Output every line below exactly.

** start of Information shown **

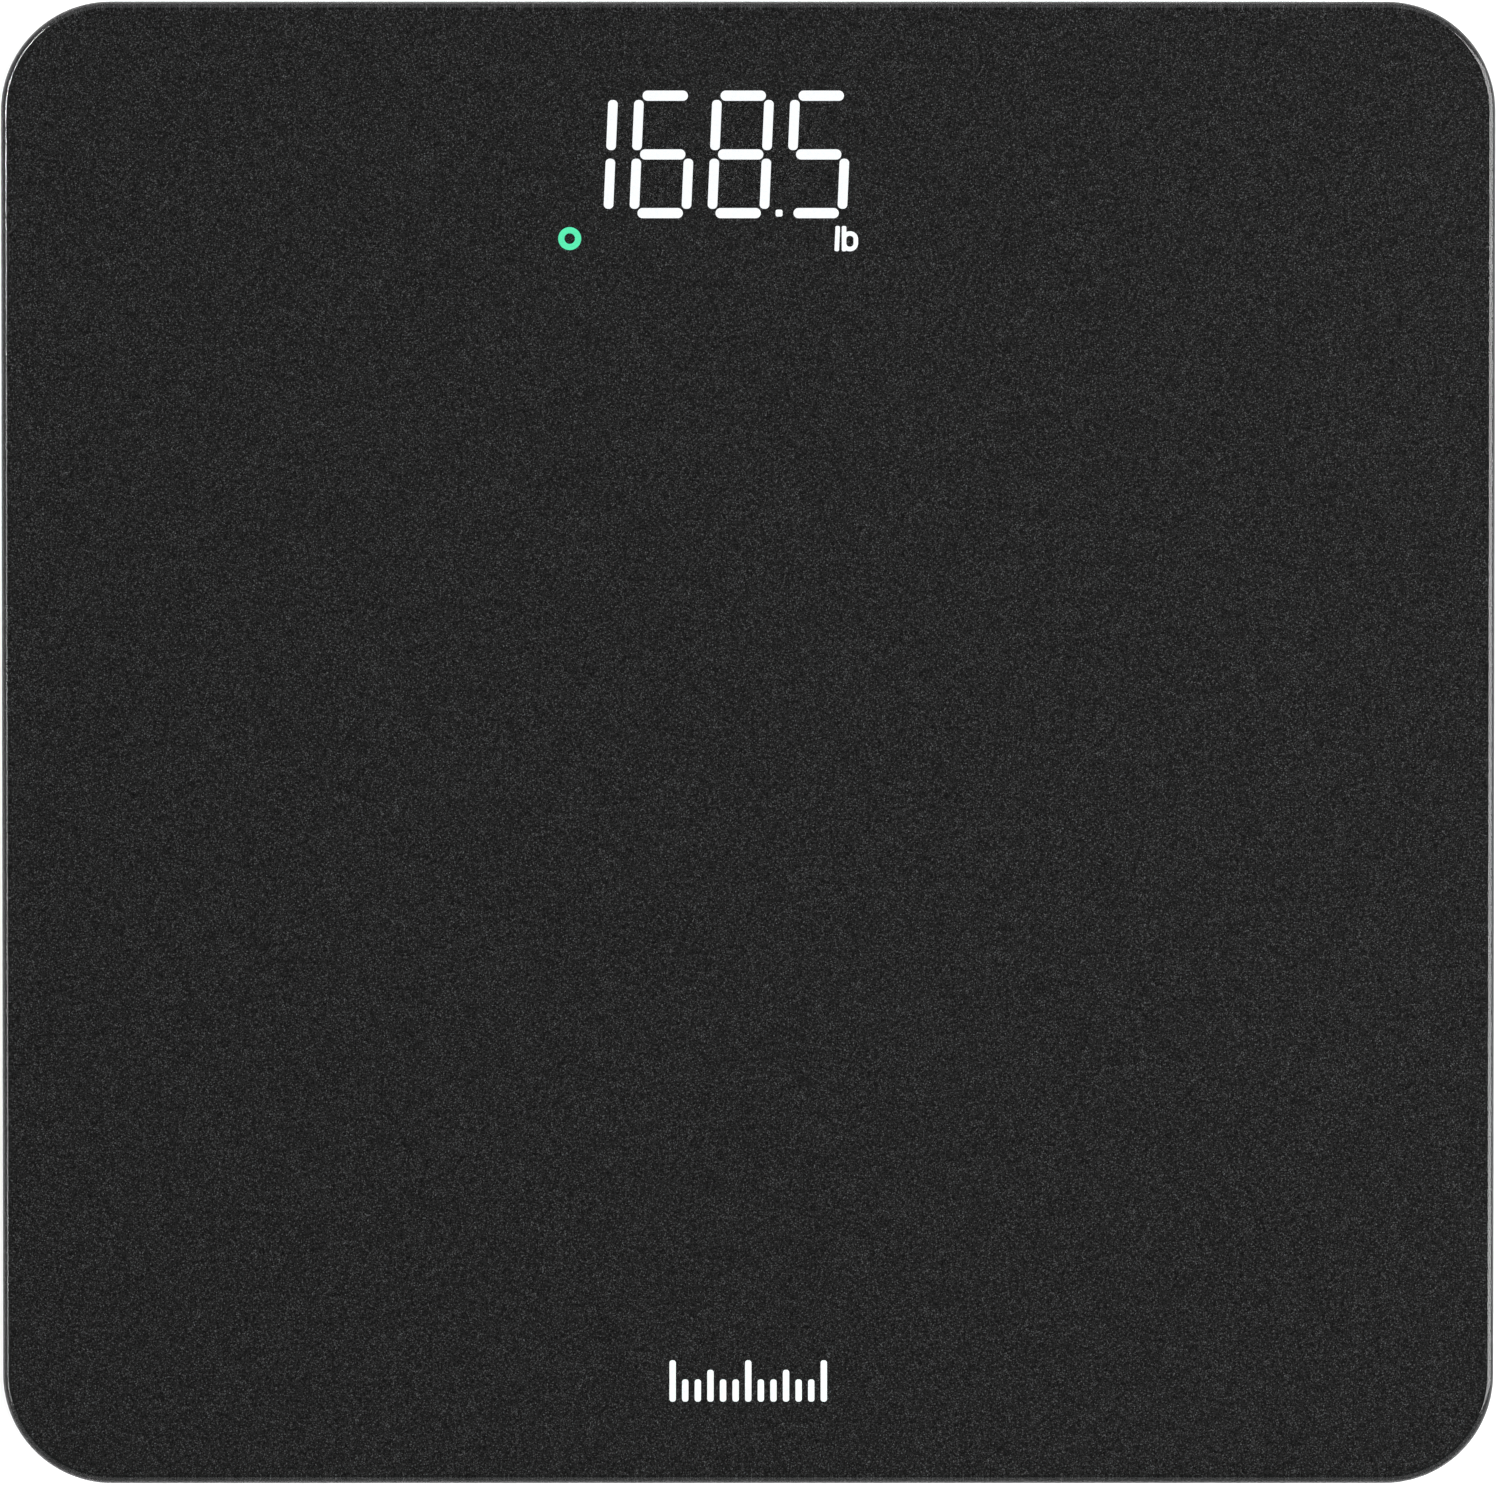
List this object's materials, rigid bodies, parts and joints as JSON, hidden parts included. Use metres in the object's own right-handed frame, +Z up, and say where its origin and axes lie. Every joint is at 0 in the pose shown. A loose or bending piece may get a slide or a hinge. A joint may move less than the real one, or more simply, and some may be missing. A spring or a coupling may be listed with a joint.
{
  "type": "bathroom scale",
  "caption": "Square digital bathroom scale: black printed glass platform with rounded corners, lit read-out with decimal point and status ring, shallow moulded base on cushioned feet.",
  "frame": {"origin": "centre of the platform's outline, on the plane the rubber feet stand on", "axes": "+Z up out of the platform, +Y towards the edge with the read-out, +X to the right of someone reading it"},
  "size_m": [0.28, 0.278, 0.025],
  "materials": {
    "glass": "clear, polished",
    "black_print": "fine glitter ink under the glass",
    "lit_white": "lit white",
    "lit_green": "lit green",
    "white_print": "screen print",
    "black_tape": "foam tape",
    "base_plastic": "fine moulded texture",
    "door_plastic": "fine moulded texture",
    "button_plastic": "smooth",
    "foot_plastic": "moulded",
    "foot_rubber": "matt",
    "label": "blank satin label",
    "cell_steel": "stamped, nickel plated",
    "silicone": "soft sealant",
    "bracket_plastic": "glass-filled nylon",
    "green_board": "solder resist",
    "screw_steel": "zinc plated",
    "reflector_white": "diffuse white",
    "diffuser_film": "frosted film",
    "gasket_foam": "open foam",
    "led_yellow": "phosphor gel",
    "black_resin": "epoxy",
    "chip_black": "moulded package",
    "can_metal": "drawn can",
    "resistor_black": "glazed chip",
    "socket_white": "nylon",
    "switch_black": "moulded",
    "plunger_black": "smooth",
    "plated_contact": "nickel plated",
    "battery_jacket": "plain printed jacket",
    "red_wire": "insulation",
    "black_wire": "insulation",
    "grey_ribbon": "insulation"
  },
  "bodies": {
    "scale": {"glass_platform": "glass", "back_print": "black_print", "lit_segments": "lit_white", "unlit_segments": "black_print", "unit_symbol": "lit_white", "status_ring": "lit_green", "front_mark": "white_print", "bonding_tape": "black_tape", "base_tray": "base_plastic", "rating_label": "label", "support_pads": "gasket_foam", "sensor_tapes": "black_tape", "main_board": "green_board", "board_screws": "screw_steel", "display_reflector": "reflector_white", "display_diffuser": "diffuser_film", "display_gasket": "gasket_foam", "led_chips": "led_yellow", "processor_blob": "black_resin", "converter_chip": "chip_black", "crystal_can": "can_metal", "filter_capacitor": "can_metal", "chip_resistors": "resistor_black", "lead_headers": "socket_white", "switch_body": "switch_black", "contact_plates": "plated_contact", "battery_springs": "plated_contact", "battery_lead_black": "black_wire", "battery_lead_red": "red_wire", "battery_1": "battery_jacket", "battery_2": "battery_jacket", "battery_3": "battery_jacket", "load_cell_front_left": "cell_steel", "gauge_seal_front_left": "silicone", "sensor_bracket_front_left": "bracket_plastic", "sensor_ribbon_front_left": "grey_ribbon", "load_cell_front_right": "cell_steel", "gauge_seal_front_right": "silicone", "sensor_bracket_front_right": "bracket_plastic", "sensor_ribbon_front_right": "grey_ribbon", "load_cell_back_left": "cell_steel", "gauge_seal_back_left": "silicone", "sensor_bracket_back_left": "bracket_plastic", "sensor_ribbon_back_left": "grey_ribbon", "load_cell_back_right": "cell_steel", "gauge_seal_back_right": "silicone", "sensor_bracket_back_right": "bracket_plastic", "sensor_ribbon_back_right": "grey_ribbon"},
    "button": {"unit_button": "button_plastic", "switch_plunger": "plunger_black"},
    "door": {"battery_door": "door_plastic"},
    "foot_front_left": {"foot_cup_front_left": "foot_plastic", "foot_pad_front_left": "foot_rubber"},
    "foot_front_right": {"foot_cup_front_right": "foot_plastic", "foot_pad_front_right": "foot_rubber"},
    "foot_back_left": {"foot_cup_back_left": "foot_plastic", "foot_pad_back_left": "foot_rubber"},
    "foot_back_right": {"foot_cup_back_right": "foot_plastic", "foot_pad_back_right": "foot_rubber"}
  },
  "joints": [
    {"name": "foot_slide_front_left", "type": "slide", "parent": "scale", "child": "foot_front_left", "axis": [0, 0, 1], "range_m": [-0.0004, 0]},
    {"name": "foot_slide_front_right", "type": "slide", "parent": "scale", "child": "foot_front_right", "axis": [0, 0, 1], "range_m": [-0.0004, 0]},
    {"name": "foot_slide_back_left", "type": "slide", "parent": "scale", "child": "foot_back_left", "axis": [0, 0, 1], "range_m": [-0.0004, 0]},
    {"name": "foot_slide_back_right", "type": "slide", "parent": "scale", "child": "foot_back_right", "axis": [0, 0, 1], "range_m": [-0.0004, 0]},
    {"name": "button_press", "type": "slide", "parent": "scale", "child": "button", "axis": [0, 0, 1], "range_m": [0, 0.0004], "stiffness_N_per_m": 3000},
    {"name": "door_hinge", "type": "hinge", "parent": "scale", "child": "door", "pos_m": [0, 0.0753, 0.0054], "axis": [1, 0, 0], "range_deg": [0, 85]}
  ]
}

** end of Information shown **

→ Result
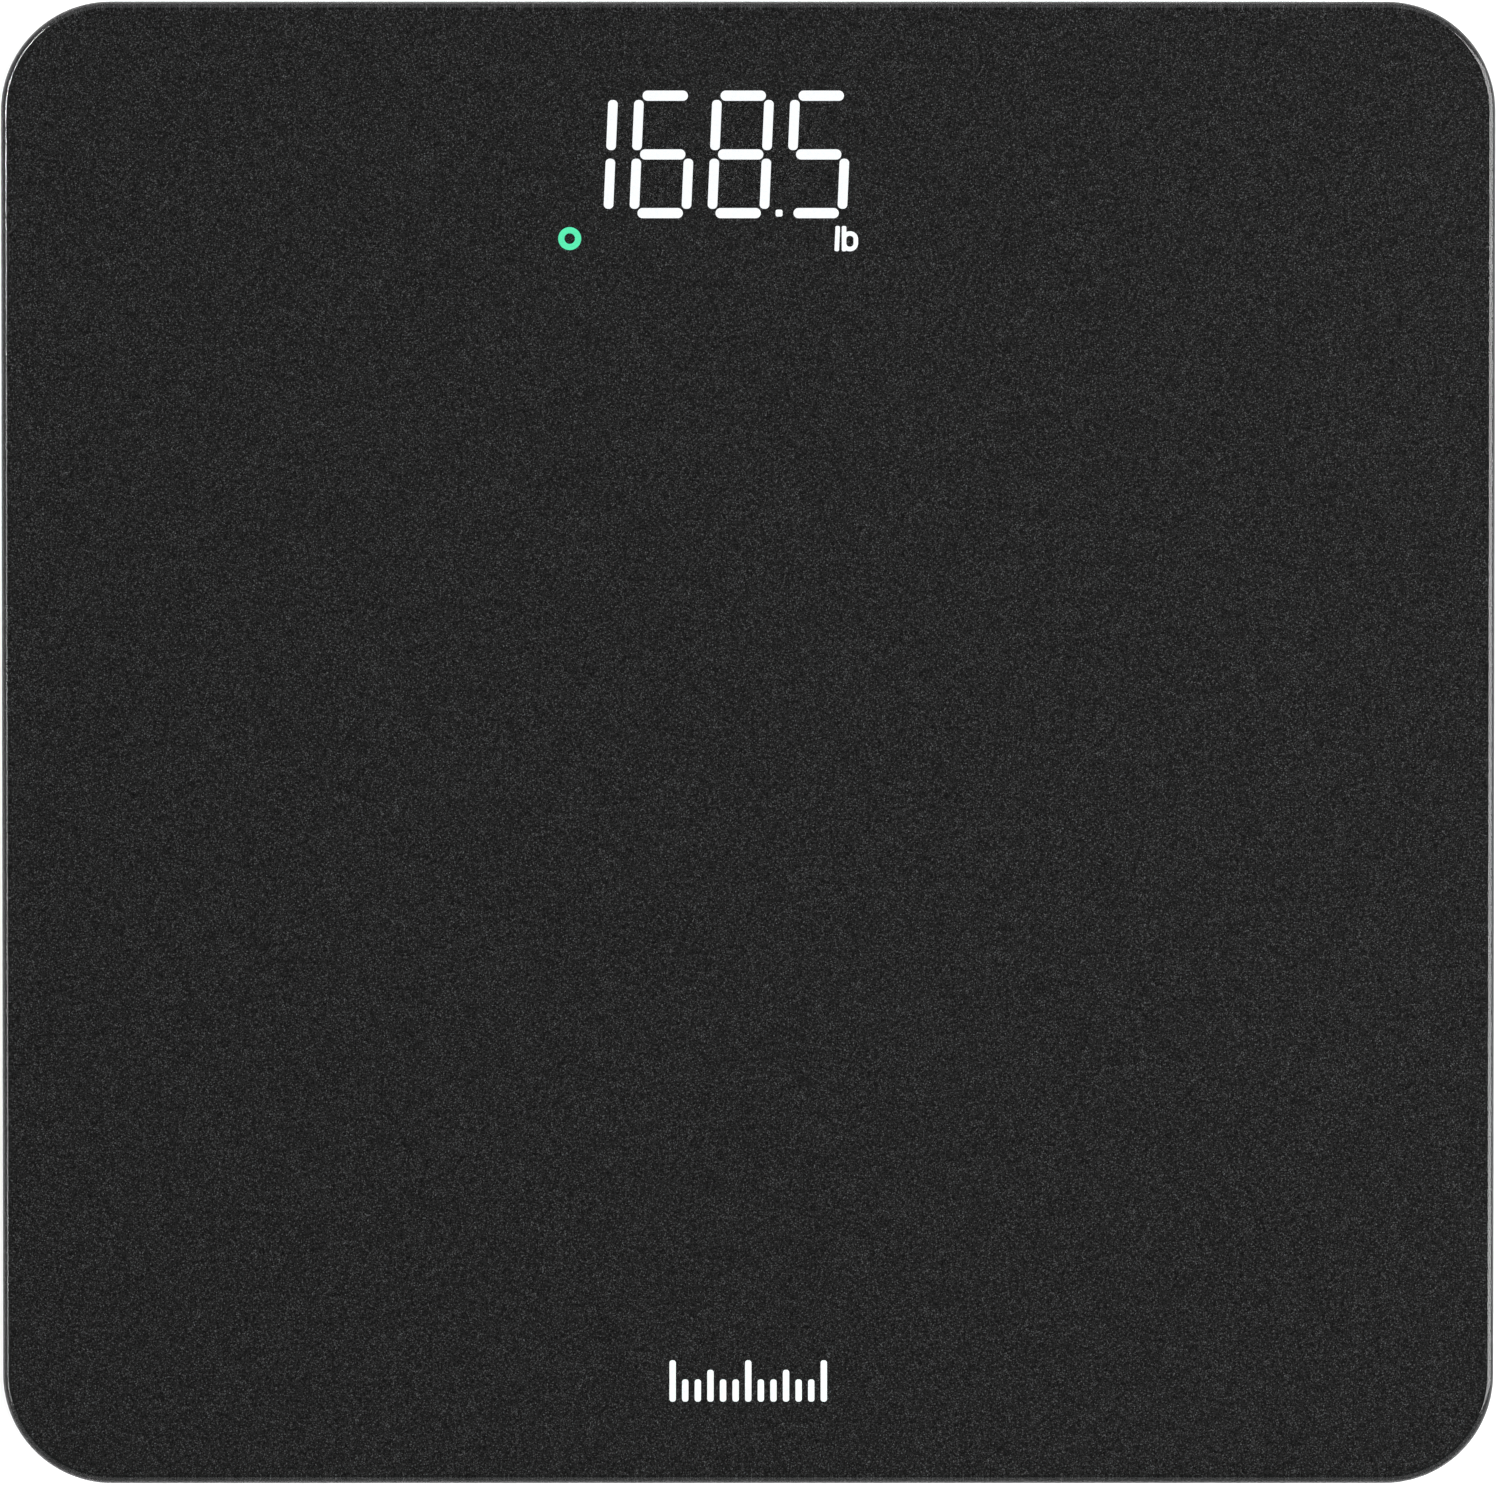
List this object's materials, rigid bodies, parts and joints as JSON, hidden parts included. Use metres in the object's own right-handed frame, +Z up, and say where its origin and axes lie. Every joint is at 0 in the pose shown. A loose or bending piece may get a slide or a hinge. A joint may move less than the real one, or more simply, and some may be missing. A spring or a coupling may be listed with a joint.
{
  "type": "bathroom scale",
  "caption": "Square digital bathroom scale: black printed glass platform with rounded corners, lit read-out with decimal point and status ring, shallow moulded base on cushioned feet.",
  "frame": {"origin": "centre of the platform's outline, on the plane the rubber feet stand on", "axes": "+Z up out of the platform, +Y towards the edge with the read-out, +X to the right of someone reading it"},
  "size_m": [0.28, 0.278, 0.025],
  "materials": {
    "glass": "clear, polished",
    "black_print": "fine glitter ink under the glass",
    "lit_white": "lit white",
    "lit_green": "lit green",
    "white_print": "screen print",
    "black_tape": "foam tape",
    "base_plastic": "fine moulded texture",
    "door_plastic": "fine moulded texture",
    "button_plastic": "smooth",
    "foot_plastic": "moulded",
    "foot_rubber": "matt",
    "label": "blank satin label",
    "cell_steel": "stamped, nickel plated",
    "silicone": "soft sealant",
    "bracket_plastic": "glass-filled nylon",
    "green_board": "solder resist",
    "screw_steel": "zinc plated",
    "reflector_white": "diffuse white",
    "diffuser_film": "frosted film",
    "gasket_foam": "open foam",
    "led_yellow": "phosphor gel",
    "black_resin": "epoxy",
    "chip_black": "moulded package",
    "can_metal": "drawn can",
    "resistor_black": "glazed chip",
    "socket_white": "nylon",
    "switch_black": "moulded",
    "plunger_black": "smooth",
    "plated_contact": "nickel plated",
    "battery_jacket": "plain printed jacket",
    "red_wire": "insulation",
    "black_wire": "insulation",
    "grey_ribbon": "insulation"
  },
  "bodies": {
    "scale": {"glass_platform": "glass", "back_print": "black_print", "lit_segments": "lit_white", "unlit_segments": "black_print", "unit_symbol": "lit_white", "status_ring": "lit_green", "front_mark": "white_print", "bonding_tape": "black_tape", "base_tray": "base_plastic", "rating_label": "label", "support_pads": "gasket_foam", "sensor_tapes": "black_tape", "main_board": "green_board", "board_screws": "screw_steel", "display_reflector": "reflector_white", "display_diffuser": "diffuser_film", "display_gasket": "gasket_foam", "led_chips": "led_yellow", "processor_blob": "black_resin", "converter_chip": "chip_black", "crystal_can": "can_metal", "filter_capacitor": "can_metal", "chip_resistors": "resistor_black", "lead_headers": "socket_white", "switch_body": "switch_black", "contact_plates": "plated_contact", "battery_springs": "plated_contact", "battery_lead_black": "black_wire", "battery_lead_red": "red_wire", "battery_1": "battery_jacket", "battery_2": "battery_jacket", "battery_3": "battery_jacket", "load_cell_front_left": "cell_steel", "gauge_seal_front_left": "silicone", "sensor_bracket_front_left": "bracket_plastic", "sensor_ribbon_front_left": "grey_ribbon", "load_cell_front_right": "cell_steel", "gauge_seal_front_right": "silicone", "sensor_bracket_front_right": "bracket_plastic", "sensor_ribbon_front_right": "grey_ribbon", "load_cell_back_left": "cell_steel", "gauge_seal_back_left": "silicone", "sensor_bracket_back_left": "bracket_plastic", "sensor_ribbon_back_left": "grey_ribbon", "load_cell_back_right": "cell_steel", "gauge_seal_back_right": "silicone", "sensor_bracket_back_right": "bracket_plastic", "sensor_ribbon_back_right": "grey_ribbon"},
    "button": {"unit_button": "button_plastic", "switch_plunger": "plunger_black"},
    "door": {"battery_door": "door_plastic"},
    "foot_front_left": {"foot_cup_front_left": "foot_plastic", "foot_pad_front_left": "foot_rubber"},
    "foot_front_right": {"foot_cup_front_right": "foot_plastic", "foot_pad_front_right": "foot_rubber"},
    "foot_back_left": {"foot_cup_back_left": "foot_plastic", "foot_pad_back_left": "foot_rubber"},
    "foot_back_right": {"foot_cup_back_right": "foot_plastic", "foot_pad_back_right": "foot_rubber"}
  },
  "joints": [
    {"name": "foot_slide_front_left", "type": "slide", "parent": "scale", "child": "foot_front_left", "axis": [0, 0, 1], "range_m": [-0.0004, 0]},
    {"name": "foot_slide_front_right", "type": "slide", "parent": "scale", "child": "foot_front_right", "axis": [0, 0, 1], "range_m": [-0.0004, 0]},
    {"name": "foot_slide_back_left", "type": "slide", "parent": "scale", "child": "foot_back_left", "axis": [0, 0, 1], "range_m": [-0.0004, 0]},
    {"name": "foot_slide_back_right", "type": "slide", "parent": "scale", "child": "foot_back_right", "axis": [0, 0, 1], "range_m": [-0.0004, 0]},
    {"name": "button_press", "type": "slide", "parent": "scale", "child": "button", "axis": [0, 0, 1], "range_m": [0, 0.0004], "stiffness_N_per_m": 3000},
    {"name": "door_hinge", "type": "hinge", "parent": "scale", "child": "door", "pos_m": [0, 0.0753, 0.0054], "axis": [1, 0, 0], "range_deg": [0, 85]}
  ]
}